A reader, June 22, 2011 - 4:29 pm UTC

Thanks for your reply, it helped me a lot in figuring out as to which way to go for incremental refresh. We need point in time data, so I will go with using refresh groups.

But, as mentioned before, is there any way to find out from the dictionary tables as to which MV in the refresh group failed so that I can trigger complete refresh for that particular MV, error message does gives us the erroed MV name but I am looking for some better approach instead of retrieving the MV name from the error text.
Tom Kyte
June 23, 2011 - 7:54 am UTC

you can log it yourself, instead of just calling refresh, call a block of code that catches the exception and logs it. We do not log it.

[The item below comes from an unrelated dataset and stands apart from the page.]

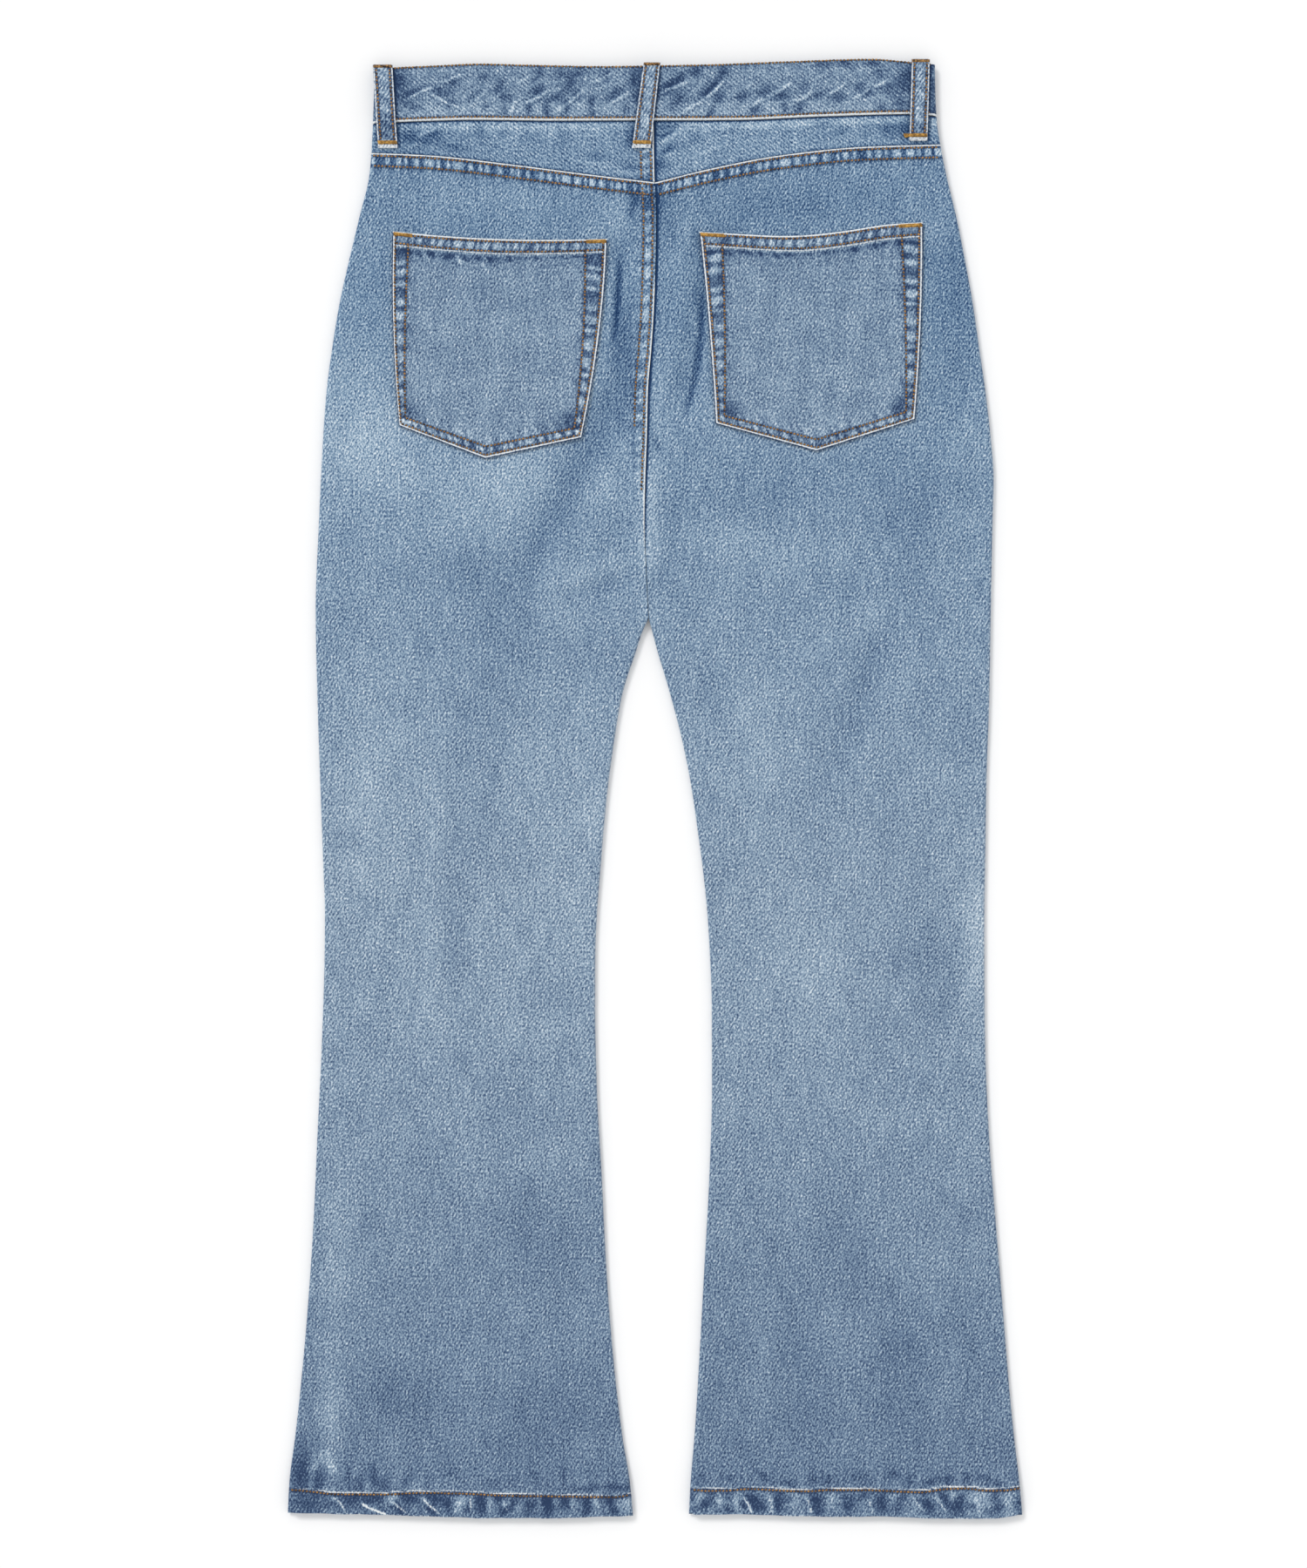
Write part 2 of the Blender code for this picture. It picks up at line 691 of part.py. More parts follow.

Incremental refresh on MV with high number fo transactsion.

mdinh, June 22, 2011 - 8:11 pm UTC

I would like your ideas on best method to perform incremental refresh of MV where there are millions of changed records on the base table. I have actually found that it's faster using CTAS versus MV refresh. Is this the best approach? Thank you.
Tom Kyte
June 23, 2011 - 7:56 am UTC

do you want to do an incremental refresh? or not. CTAS is not incremental.


Why don't you refresh more often? Don't wait for millions of records - do it at thousands or hundreds of records.